Bürgermeister Olaf Scholz (SPD) spricht zwar noch markig vom "einzigen Angebot, das die Stadt machen kann". Er weiß, dass es nur schwieriger, nicht leichter wird, wenn man schon einmal nachgegeben und einen Standortvorschlag zurückgezogen hat. Allein: Die Fakten weisen in eine andere Richtung als die eines Erfolgs für den Vorschlag des Senats.

Deswegen ist jetzt der richtige Zeitpunkt für eine Lösung, die von möglichst breitem Konsens in der Stadt getragen wird. Ob der Vorstoß der GAL, die Ex-Sicherungsverwahrten in Häusern am Untersuchungsgefängnis - also gewissermaßen unter den wachsamen Augen des Gesetzes - einzuquartieren, die angemessene Lösung ist, kann spontan nicht beurteilt werden. Eine faire Prüfung hat der Vorschlag in jedem Fall verdient.
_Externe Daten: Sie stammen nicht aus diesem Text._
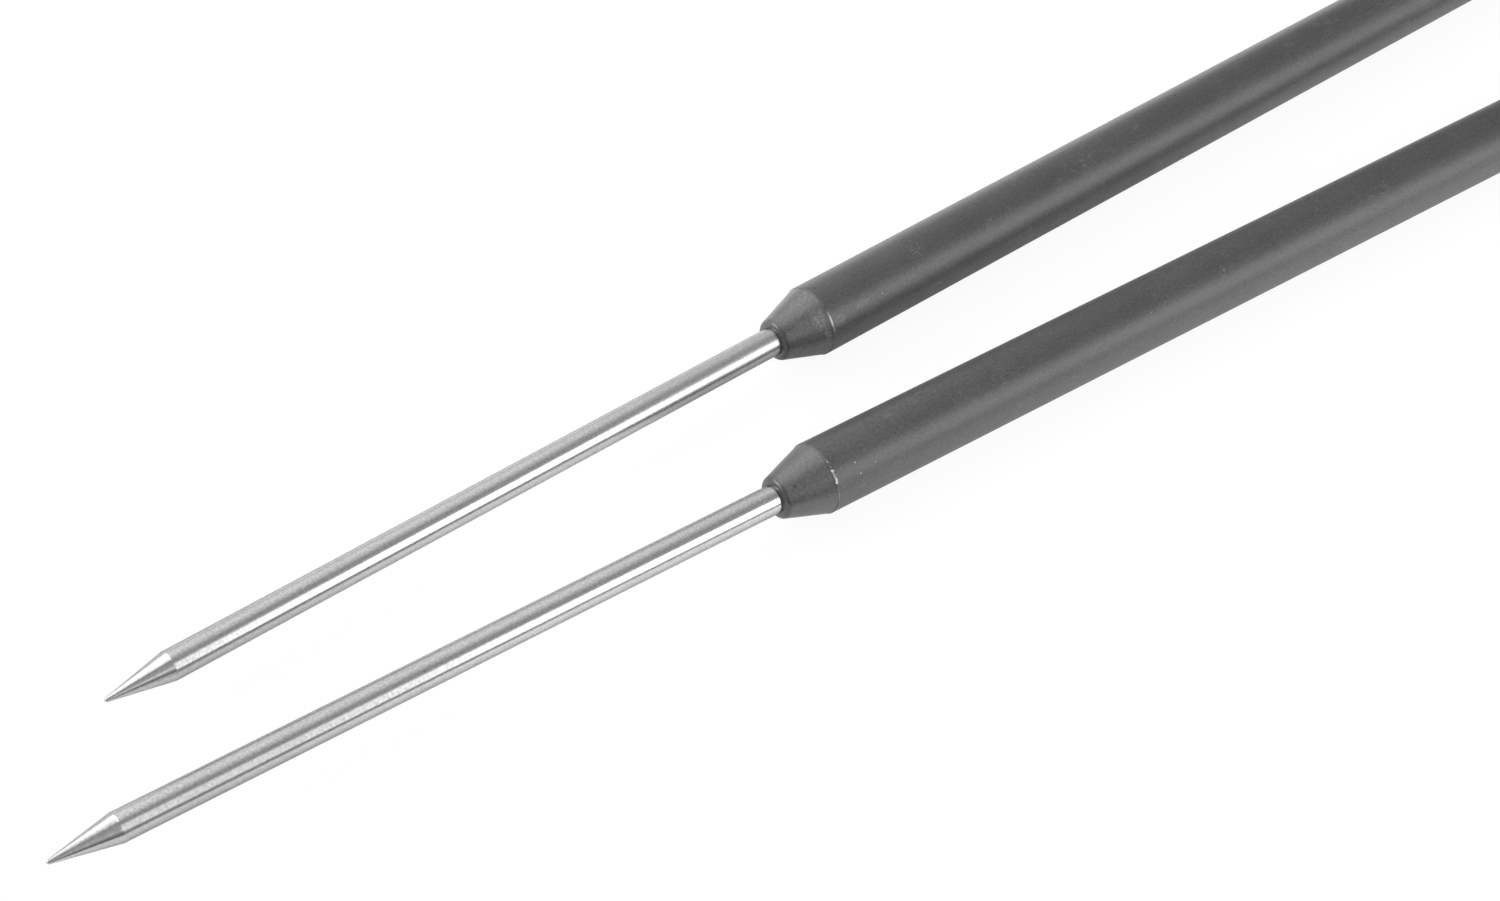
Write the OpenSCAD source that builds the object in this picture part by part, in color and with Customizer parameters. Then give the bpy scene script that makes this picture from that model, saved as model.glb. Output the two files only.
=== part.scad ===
// Pair of long-reach needle probes for an oscilloscope's differential input.
// Each probe is a ground steel needle, screwed into a brass chuck inside a plastic handle tube.
// A damping resistor and a link wire run down the tube to a 4 mm lead socket in its rear end.
//
// Both probes are alike. A piece is drawn along +X, from the point to the rear, with zero at the
// front edge of the handle tube, and at_a() and at_b() lay it in its place in the pair.
// The pair lies on Z = 0, centred on X and Y.

/* [Pair] */
// Clear gap between the two handles, level with the front edge of probe B
pair_gap = 9.3; // [6:0.1:30]
// How far the front edge of probe B lies behind that of probe A
pair_stagger = 12.55; // [0:0.05:40]
// Angle at which probe B spreads away from probe A towards the rear
pair_splay = 3.2; // [0:0.1:4]

/* [Needle] */
// Diameter of the bare shank
needle_d = 3.15; // [2.4:0.05:4.4]
// Length that stands out of the nose, point included
needle_exposed = 83.1; // [40:0.1:110]
// Length of the ground point
point_length = 7.05; // [3:0.05:12]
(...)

Bemerkenswert und verdienstvoll ist aber schon jetzt, dass sich die Opposition hier den Kopf der Regierung zerbricht. Es ist gut, wenn noch mehr Menschen Gemeinsinn entwickeln und ihre Verantwortung für die Lösung eines Problems entdecken, das im Rathaus nicht seine Ursache hat.